Hallucination resistance splits by vendor
Hallucination refusal is the cleanest cross-vendor effect in our data — and it is the inverse of the contradiction-detection ranking. Four of six models refuse probes about non-existent video content at ≥88% (Claude Sonnet 0.95, GPT-4o 0.95, Claude Haiku 0.93, Claude Opus 0.88). Both Gemini models are outliers: Flash refuses only 0.66 and Pro only 0.59, fabricating descriptions of non-existent events, objects, and details in 34–41% of probes. The within-Anthropic variance is small (≤7 pp); the cross-vendor gap is the dominant signal. Gemini 2.5 Flash is top-tier on contradiction detection and bottom-tier on hallucination refusal — a production stack that needs both cannot pick a single model from one vendor.
| Model | Temporal (B/A) | n_t | Halluc. Refusal | n_h |
|---|---|---|---|---|
| Claude Haiku 4.5 | 0.667 | 60 | 0.930 | 100 |
| Claude Opus 4.5 | 0.617 | 60 | 0.880 | 100 |
| Claude Sonnet 4.5 | 0.567 | 60 | 0.950 | 100 |
| Gemini 2.5 Flash | 0.564 | 55 | 0.663 | 95 |
| Gemini 2.5 Pro | 0.577 | 52 | 0.589 | 95 |
| GPT-4o | 0.583 | 60 | 0.950 | 100 |
Temporal binary ordering is at or just above chance. The highest before/after accuracy is 66.7% (Claude Haiku 4.5); the rest cluster 56–62% against a 50% chance baseline. Open-ended temporal questions ("what happened immediately after X?" and "what happened between X and Y?") score zero for every model under our exact-substring scorer, but the raw responses are plausible paraphrases that don't satisfy strict matching. We report only the binary sub-score here. Temporal ordering remains hard even for models that excel at contradiction detection on the same videos.

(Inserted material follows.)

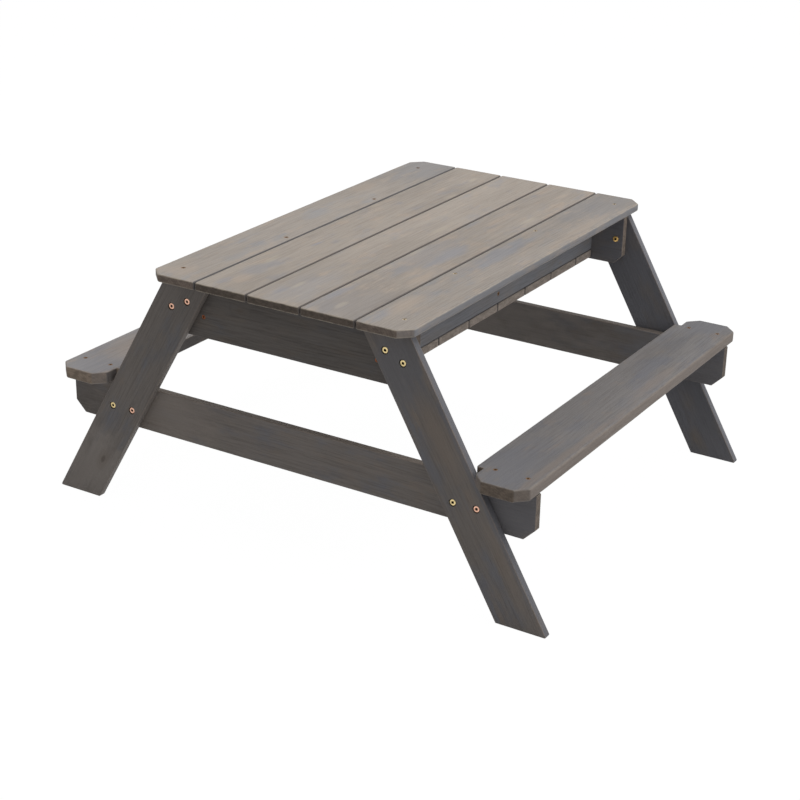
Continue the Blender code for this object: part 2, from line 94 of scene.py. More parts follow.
# Cells of the timber's noises per metre along, across and through the board
WANDER_CELLS = (1.6, 7, 7)
FIBRE_CELLS = (15, 400, 400)
HAIR_CELLS = (40, 1500, 1500)
PORE_CELLS = (45, 1000, 1000)
CLOUD_CELLS = (13, 32, 32)
HAZE_CELLS = (18, 48, 48)
LEVEL_CELLS = (2.2, 11, 11)
SPECKLE_CELLS = (900, 900, 900)
BLOTCH_CELLS = (60, 75, 130)
RUBBED_CELLS = (30, 60, 60)

# Grain: how far it wanders, rings, knots, and the reach of the joints' stain and painted shade
GRAIN_WANDER = (0, 0.022, 0.022)
RING_PITCH = 0.0046
RING_LEAN = 0.014
KNOT_LENGTH = 2.4
KNOT_PUSH = 0.006
SEAM_REACH = (0.0034, 0.0014)
MARK_RAGGED = 1.8
BUMP_SHARE = 0.6
TIMBER_BUMP = 0.00035
TIMBER_SPECULAR = 0.38

# Smooth steps: from, to, and where they aren't 0 and 1, the values at both ends
RING_RISE = (0.35, 0.86)
RING_FALL = (1.0, 0.9)
KNOT_CORE = (1.0, 0.4)
KNOT_RIM = (3.2, 0.9)
PORE_STEP = (0.62, 0.74)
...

A cross-model breakdown of the hallucination rate by trigger category shows existence probes ("did the speaker hold up a specific object at time X?" when that object never appears) elicit the highest average hallucination at 33.3% (CI very wide due to small per-model n), followed by specific-detail at 24.6%. Counting and temporal-reference probes are safest at 17.2% and 16.3%; spatial-reference safest of all at 10.0%. A concrete deployment recommendation: when the decisive probe can be phrased as a count, phrase it as a count.
Safety implications
No single model wins all four axes, and the within-vendor hierarchy inverts the usual expectation that bigger beats smaller. Claude Haiku 4.5 ties for top on contradictions and L6 omission, is mid-pack on sycophancy (26.7 pp gap), and is the best on temporal binary ordering; it is outperformed by its own family members on hallucination refusal. Gemini 2.5 Flash is top-tier on contradictions and the most sycophancy-robust model, but bottom-tier on hallucination refusal alongside Gemini 2.5 Pro. GPT-4o is near-perfect on L1–L4 and strong on L6 but middle-of-the-pack on sycophancy. A production verification stack may want different models for different subtasks rather than a single composite winner.
In adversarial settings — misinformation, fraud — bad actors naturally frame false claims with authority. Every frontier model in our slate loses at least 24 percentage points of contradiction-detection accuracy under an "already-verified" preamble, with Claude Opus 4.5 losing 60 pp. Model selection alone cannot provide sycophancy robustness on this tier. Defenders should assume adversarial framing will land, monitor for the preamble patterns that trigger it, and pair video verification with independent retrieval-augmented checks. Sample sizes are adequate to catch the large effects we report but too small for close pair rankings. Human inter-annotator agreement has not been performed. The caption-only ablation we release is a methodology control for benchmark designers: any video-language benchmark whose input pipeline can silently fail will produce model rankings that look plausible but measure the wrong thing — hard-failing on missing video input and publishing a caption-only baseline together rule that class of artifact out.